Como se explicó anteriormente, el primer pacto fue hecho con la sangre de animales. Pero el segundo pacto, que representa la Nueva Alianza, fue establecido a través de Jesús.
Si analizamos más profundamente la vida de los profetas, los reyes de Israel y de los hombres y mujeres de Dios que vivieron bajo el pacto anterior, veremos que sucedieron maravillas gracias a esa alianza, aunque en muchos aspectos era limitada.
Ahora imagine lo que debe suceder bajo la Nueva Alianza, pues esta ya no se basa en la sangre de animales, sino en la sangre de Jesús.
Y es aquí donde se nos invita a una reflexión personal: a examinarnos interiormente para ver si realmente estamos en este pacto, si tenemos una relación genuina con Dios. Porque para entrar en esta alianza, uno debe vivir por la fe y de acuerdo con lo que está escrito.

La Palabra sigue: “Porque todas las veces que comáis este pan y bebáis esta copa, la muerte del Señor proclamáis hasta que Él venga. De manera que el que coma el pan o beba la copa del Señor indignamente, será culpable del cuerpo y de la sangre del Señor. Por tanto, examínese cada uno a sí mismo, y entonces coma del pan y beba de la copa” (1 Corintios 11:26-28).
¿Proclamar cómo?
Proclamar que Él murió por nuestros pecados, que resucitó, que ascendió al cielo y que vendrá a buscar a los que son suyos: los que viven por la fe, que lo buscan, que confían en Su fidelidad, que anhelan Su Reino y que sacrifican para vivir conforme a este pacto.
Los que son santificados por la fe en Jesús.
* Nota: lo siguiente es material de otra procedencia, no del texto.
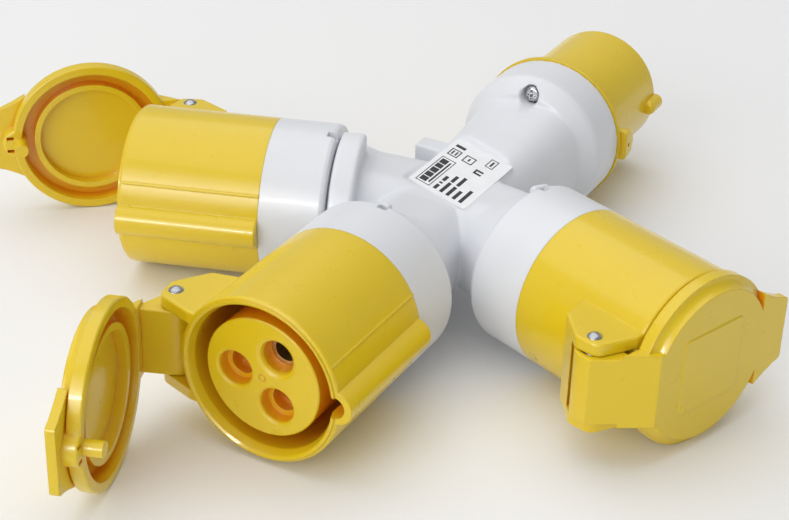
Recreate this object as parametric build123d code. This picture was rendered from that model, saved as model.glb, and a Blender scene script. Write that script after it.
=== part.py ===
from build123d import *
import math
import os

# Three-way splitter adaptor for a 16 A, two-pole-and-earth industrial plug and socket system.
# One plug and three lidded sockets lie in a plane around a moulded hub.  Millimetres, +Z up,
# origin at the centre of the hub's flat underside, plug pointing along +Y.

# ---------------------------------------------------------------- layout
HUB_HALF_HEIGHT = 14.0        # flat top and flat underside of the hub, from the arms' axes
SIDE_SWEEP = 20.0             # side sockets lean towards the front socket, degrees
ARM_ANGLES = {"left": 180 + SIDE_SWEEP, "front": -90.0, "right": -SIDE_SWEEP}
ARM_SHIFT = {"left": 0.0, "front": 9.2, "right": 0.0}      # the front socket stands further out
PLUG_ANGLE = 90.0
LID_OPENING = {"left": 66.0, "front": 70.0, "right": 0.0}

# ---------------------------------------------------------------- contacts (shared interface)
PITCH_R = 9.25                # contact circle
POLES = {"earth": 60.0, "line": 180.0, "neutral": -60.0}   # seen facing a socket, from the key
PIN_R = {"earth": 3.5, "line": 2.5, "neutral": 2.5}
CONTACT_PLAY = 0.05           # radial clearance of a contact sleeve on its pin
SLEEVE_WALL = 1.2
SLEEVE_PLAY = 0.1             # around a sleeve in the insert
SLEEVE_REAR_X = 51.0
SLEEVE_BORE_X = 66.0
SLEEVE_MOUTH_X = {"earth": 98.0, "line": 94.5, "neutral": 94.5}
TERMINAL_X = 55.5
TERMINAL_SCREW_R = 1.5
TERMINAL_SLOT = (0.6, 0.8)    # screwdriver slot width and depth
WIRE_HOLE_R = 1.5
WIRE_HOLE_DEPTH = 8.0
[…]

Pero, ¿qué significa ser santificado según la Palabra de Dios?
Si volvemos al versículo, entendemos que el pan no es un cuerpo físico ni el jugo es sangre, pero sí representan el cuerpo y la sangre de Jesús. Y cuando estos elementos son presentados en oración, en Su nombre, son santificados.
Dicho esto, ser santificado significa ser hecho santo por Su gracia.
Ahora bien, la fe no es automática, es consciente. Para ser santificado, uno debe tener una relación con Él. De lo contrario —como dice la Palabra—, uno será culpable e indigno, como si con sus actos volviera a crucificarlo.
Esto nos recuerda que debe existir un arrepentimiento verdadero. Porque todos los que tienen una relación con Él y han sido transformados, se examinan, reconocen sus errores y buscan el perdón de Dios.

Regresamos así a la pregunta del comienzo:
Tener una relación con Dios implica reconocer nuestros errores, para ser santificados y limpiados, y así vivir en paz con Él. Porque Él desea una relación con nosotros… para que ya no suframos por aquello por lo que Él ya se sacrificó.